These are two very different graphic novels: a middle-grade story about a Black kid trying to fit in at a new, mostly white, school, and a memoir about a Korean university student joining protests against a repressive government. But they both deliver a similar hopeful message about friends standing together standing up for something.
New Kid, by Jerry Craft, is funny and charming and affirming—and ever-so-gently and incisively excoriates the ignorance and bias of the white-privileged world that Jordan has to adapt himself to. When his well-meaning parents (and I love Jordan's parents!) send him to a posh private school, Jordan has to leave behind his neighbourhood where everyone looks sort of like him, talks like him, dresses like him, has around the same amount of money as his family; and figure out how to navigate a society of very wealthy, very white kids (and teachers).
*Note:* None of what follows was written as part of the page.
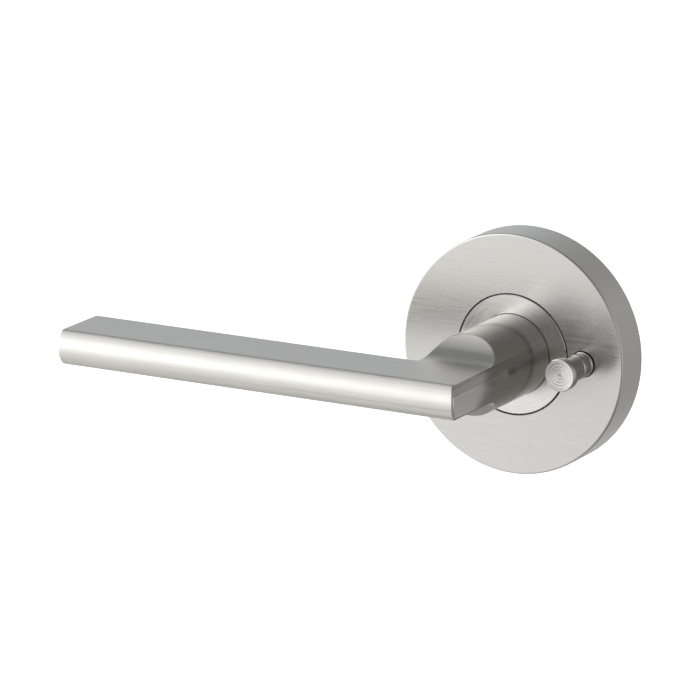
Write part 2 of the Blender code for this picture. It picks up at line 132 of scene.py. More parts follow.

He doesn't encounter violent, ugly racism and bullying; rather, this book illustratively defines "microagression" (without ever using the term): the thousand tiny cuts every day that tell him he is different in a bad way. Less. Abnormal. And it's up to Jordan to adapt himself to fit in. Because that's what it means to be brown in North America.I loved that every character was well-rounded and had real personality—there are no cardboard cut-out bad guys. There are no "bad guys": even the teacher who cannot get the names of her black students right for the whole year isn't malicious, just blindly, stupidly negligent, so wrapped up in her own version of reality that she can't recognize what she's doing. And that's what this book is all about: recognition.
As an inhabitant myself of a white bubble of privilege, I loved how this book slid the knife in so painlessly: do you see yourself there? Is that a bias you didn't know you had? Is that a phrase/action/attitude you've indulged in?
But of course, the more important recognition is every kid who has ever had Jordan's experience seeing themselves represented. Jordan's journey is so real, his frustrations so palpable, his little successes so convincing—and the story is full of optimism and empowerment. Most people have good will. Making overtures of friendship mostly results in friends. It's possible to bridge gaps of understanding with a bit of patience and humour.
New Kid was a delight to read; the art was appealing (I can't really speak to the art, but I liked it!); the characters linger in my mind. There is a sequel, Class Act, that I will get my hands on ASAP, because I really care about Jordan and his friends (and I want to find out if he eventually makes it to art school!). And I just now found out that New Kid won the Newberry last year! Guess that's why I'd heard of it!
I wasn't planning on spending so much time on New Kid, but I still want to talk about Banned Book Club, by Kim Hyun Sook, Ko Hyung-Ju and Ryan Estrada. Different as it is, it's also an important book that opened my eyes and should be read by everyone. It's definitely an adult book, or older YA: quite a bit of violence, including torture.I had no idea that as recently as the 1980's South Korea was ruled by a military dictatorship (shows how lacking my "world history" study is!). Banned Book Club is set in 1983, and chronicles the author's first year at university, when she is awakened to the true nature of her government and gets pulled into student protests. As a naive, relatively sheltered young woman, Hyun Sook makes the ideal protagonist to bring the reader with her as she discovers what the students are doing and what happens to them when they get caught. The cute guy who invites her to "book club," an opportunity to talk about banned books and the political ideas they represent, is regularly arrested and tortured—and he takes it all in stride with a sort of "taking one for the team" attitude. The "cocktails" the girls are asked to prepare for an event turn out to be Molotov cocktails. Hyun Sook is appalled at first, and afraid, and then she gets angry. She participates in the protests for the cute guy's sake at first, but then because she agrees they need to protest. There's a quite frightening government agent that she eventually stands up to, in a believable and funny-while-also-scary way.
It's a very readable story with a lot of humour to offset the terrible things happening. And it highlights the fact that these are ordinary people trying to live ordinary lives: they aren't "radicals" obsessed with a political agenda; they just want a few basic freedoms and human rights, and sometimes you need to fight for that. There is a happy ending of sorts: the epilogue shows all the characters thirty-three years later, after a democratically elected government has been in power for a while. But the fight continues, because freedom isn't something anyone, or any country can take for granted. (Interesting that in 2017 South Korea's president was impeached for corruption—and she was the daughter of the first military dictator.)(This book sent me on a bit of a history research tour, and what I learned illuminated many things that had puzzled me in Korean dramas! But that's a whole nother post!)
These books remind me why I like graphic novels so much. I think I will make a point of reading more of them this year.